AVAILABLE DATA>
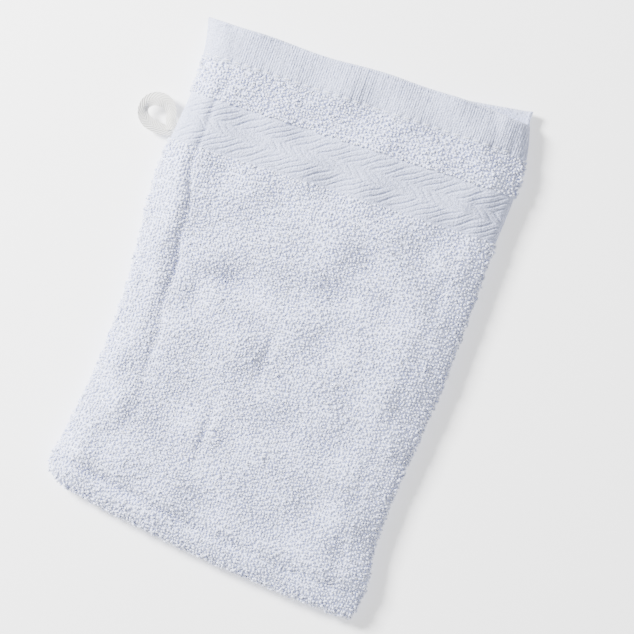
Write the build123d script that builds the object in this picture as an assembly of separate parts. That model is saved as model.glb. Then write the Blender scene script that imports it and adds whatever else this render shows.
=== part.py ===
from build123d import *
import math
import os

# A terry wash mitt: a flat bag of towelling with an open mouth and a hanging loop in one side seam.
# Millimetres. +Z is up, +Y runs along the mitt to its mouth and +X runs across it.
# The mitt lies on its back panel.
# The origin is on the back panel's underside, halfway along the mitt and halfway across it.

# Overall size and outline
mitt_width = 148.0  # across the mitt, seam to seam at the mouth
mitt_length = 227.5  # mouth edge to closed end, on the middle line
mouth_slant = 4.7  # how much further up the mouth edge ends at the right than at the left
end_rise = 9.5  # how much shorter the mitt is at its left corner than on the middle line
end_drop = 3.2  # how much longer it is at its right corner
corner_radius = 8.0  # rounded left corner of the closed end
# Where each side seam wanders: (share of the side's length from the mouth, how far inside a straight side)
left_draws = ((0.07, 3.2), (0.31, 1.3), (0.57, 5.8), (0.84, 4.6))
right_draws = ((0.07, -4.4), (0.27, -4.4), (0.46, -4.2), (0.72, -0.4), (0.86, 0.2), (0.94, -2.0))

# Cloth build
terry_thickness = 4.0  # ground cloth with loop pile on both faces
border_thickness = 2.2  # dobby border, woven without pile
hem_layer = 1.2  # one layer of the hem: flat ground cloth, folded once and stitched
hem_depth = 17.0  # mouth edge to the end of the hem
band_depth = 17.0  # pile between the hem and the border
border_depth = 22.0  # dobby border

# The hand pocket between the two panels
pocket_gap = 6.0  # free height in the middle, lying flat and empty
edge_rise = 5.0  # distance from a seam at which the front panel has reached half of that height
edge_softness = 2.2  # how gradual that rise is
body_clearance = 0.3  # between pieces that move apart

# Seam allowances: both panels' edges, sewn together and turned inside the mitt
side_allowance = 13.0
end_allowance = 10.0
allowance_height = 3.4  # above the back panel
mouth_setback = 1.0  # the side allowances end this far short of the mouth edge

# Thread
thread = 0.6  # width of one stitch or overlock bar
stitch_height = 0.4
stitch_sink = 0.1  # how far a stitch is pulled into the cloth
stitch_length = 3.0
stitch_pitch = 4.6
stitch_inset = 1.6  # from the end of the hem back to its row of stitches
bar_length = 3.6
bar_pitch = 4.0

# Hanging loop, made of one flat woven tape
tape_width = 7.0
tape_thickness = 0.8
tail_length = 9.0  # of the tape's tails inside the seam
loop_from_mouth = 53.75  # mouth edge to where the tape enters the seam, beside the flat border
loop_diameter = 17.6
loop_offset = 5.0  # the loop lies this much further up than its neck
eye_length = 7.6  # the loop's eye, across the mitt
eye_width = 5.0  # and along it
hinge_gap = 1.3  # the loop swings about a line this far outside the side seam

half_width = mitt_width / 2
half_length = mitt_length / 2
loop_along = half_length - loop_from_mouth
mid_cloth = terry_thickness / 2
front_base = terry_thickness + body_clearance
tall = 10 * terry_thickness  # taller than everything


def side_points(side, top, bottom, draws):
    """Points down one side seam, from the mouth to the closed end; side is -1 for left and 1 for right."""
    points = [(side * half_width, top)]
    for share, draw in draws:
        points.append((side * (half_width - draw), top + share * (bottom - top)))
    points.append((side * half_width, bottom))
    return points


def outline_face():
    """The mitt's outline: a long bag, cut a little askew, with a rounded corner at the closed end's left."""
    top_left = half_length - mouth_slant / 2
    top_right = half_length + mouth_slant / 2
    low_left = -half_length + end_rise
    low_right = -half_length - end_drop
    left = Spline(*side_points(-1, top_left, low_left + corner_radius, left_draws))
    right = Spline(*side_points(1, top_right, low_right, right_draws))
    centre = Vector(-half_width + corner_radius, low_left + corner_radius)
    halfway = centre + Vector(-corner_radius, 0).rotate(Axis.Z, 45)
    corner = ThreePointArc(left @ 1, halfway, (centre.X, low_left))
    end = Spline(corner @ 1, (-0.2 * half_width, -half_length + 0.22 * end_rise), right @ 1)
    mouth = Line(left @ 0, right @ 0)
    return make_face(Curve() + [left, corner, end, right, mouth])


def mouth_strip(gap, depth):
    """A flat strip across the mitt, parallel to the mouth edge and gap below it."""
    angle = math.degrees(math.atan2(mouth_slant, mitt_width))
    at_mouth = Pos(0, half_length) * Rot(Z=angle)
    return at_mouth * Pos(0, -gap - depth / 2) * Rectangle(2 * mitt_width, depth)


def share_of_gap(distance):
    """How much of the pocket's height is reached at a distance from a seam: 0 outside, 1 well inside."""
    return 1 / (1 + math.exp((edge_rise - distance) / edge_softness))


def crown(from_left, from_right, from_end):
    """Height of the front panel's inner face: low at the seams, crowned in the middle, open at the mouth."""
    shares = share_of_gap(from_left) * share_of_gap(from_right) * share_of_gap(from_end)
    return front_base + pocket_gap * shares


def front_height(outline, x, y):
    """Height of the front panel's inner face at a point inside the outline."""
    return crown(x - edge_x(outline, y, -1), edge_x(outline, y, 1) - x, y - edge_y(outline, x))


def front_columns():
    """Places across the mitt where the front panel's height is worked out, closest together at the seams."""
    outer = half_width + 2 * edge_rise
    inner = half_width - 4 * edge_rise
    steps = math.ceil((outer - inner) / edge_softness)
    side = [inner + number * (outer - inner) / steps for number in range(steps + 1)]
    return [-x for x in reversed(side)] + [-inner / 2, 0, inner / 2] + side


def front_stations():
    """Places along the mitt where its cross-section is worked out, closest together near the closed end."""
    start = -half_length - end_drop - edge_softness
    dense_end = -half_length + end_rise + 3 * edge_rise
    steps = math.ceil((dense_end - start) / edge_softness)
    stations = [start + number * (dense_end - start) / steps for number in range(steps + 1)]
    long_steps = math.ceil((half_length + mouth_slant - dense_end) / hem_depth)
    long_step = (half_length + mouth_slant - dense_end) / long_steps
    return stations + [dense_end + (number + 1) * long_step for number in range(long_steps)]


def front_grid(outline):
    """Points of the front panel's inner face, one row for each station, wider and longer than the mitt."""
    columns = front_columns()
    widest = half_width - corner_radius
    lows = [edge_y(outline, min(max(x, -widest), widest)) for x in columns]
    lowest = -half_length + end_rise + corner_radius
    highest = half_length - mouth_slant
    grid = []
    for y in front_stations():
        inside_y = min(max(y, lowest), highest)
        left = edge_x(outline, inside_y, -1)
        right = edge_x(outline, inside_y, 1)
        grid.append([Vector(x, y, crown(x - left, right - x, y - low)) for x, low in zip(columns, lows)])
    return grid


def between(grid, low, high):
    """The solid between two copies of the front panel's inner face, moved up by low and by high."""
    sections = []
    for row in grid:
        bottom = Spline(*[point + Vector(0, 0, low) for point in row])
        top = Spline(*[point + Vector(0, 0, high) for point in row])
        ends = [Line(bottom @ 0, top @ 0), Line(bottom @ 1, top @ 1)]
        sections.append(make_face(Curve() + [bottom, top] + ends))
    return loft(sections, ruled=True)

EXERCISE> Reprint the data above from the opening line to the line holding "# The origin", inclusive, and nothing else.

WRITTEN SOLUTION>
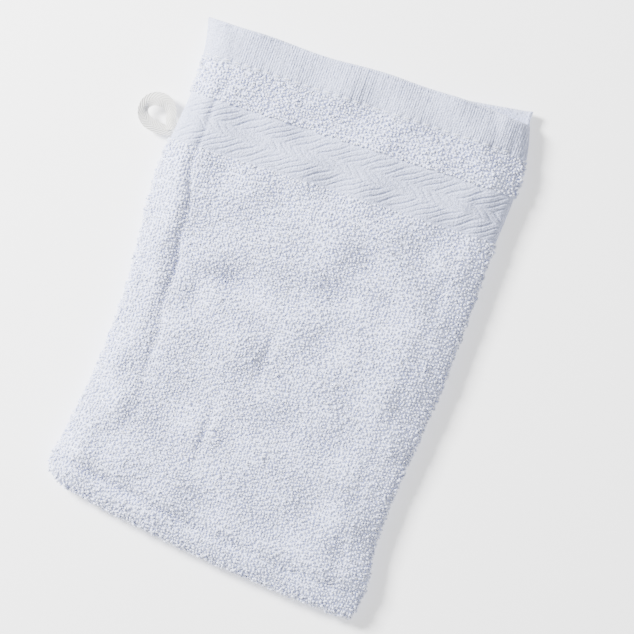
Write the build123d script that builds the object in this picture as an assembly of separate parts. That model is saved as model.glb. Then write the Blender scene script that imports it and adds whatever else this render shows.
=== part.py ===
from build123d import *
import math
import os

# A terry wash mitt: a flat bag of towelling with an open mouth and a hanging loop in one side seam.
# Millimetres. +Z is up, +Y runs along the mitt to its mouth and +X runs across it.
# The mitt lies on its back panel.
# The origin is on the back panel's underside, halfway along the mitt and halfway across it.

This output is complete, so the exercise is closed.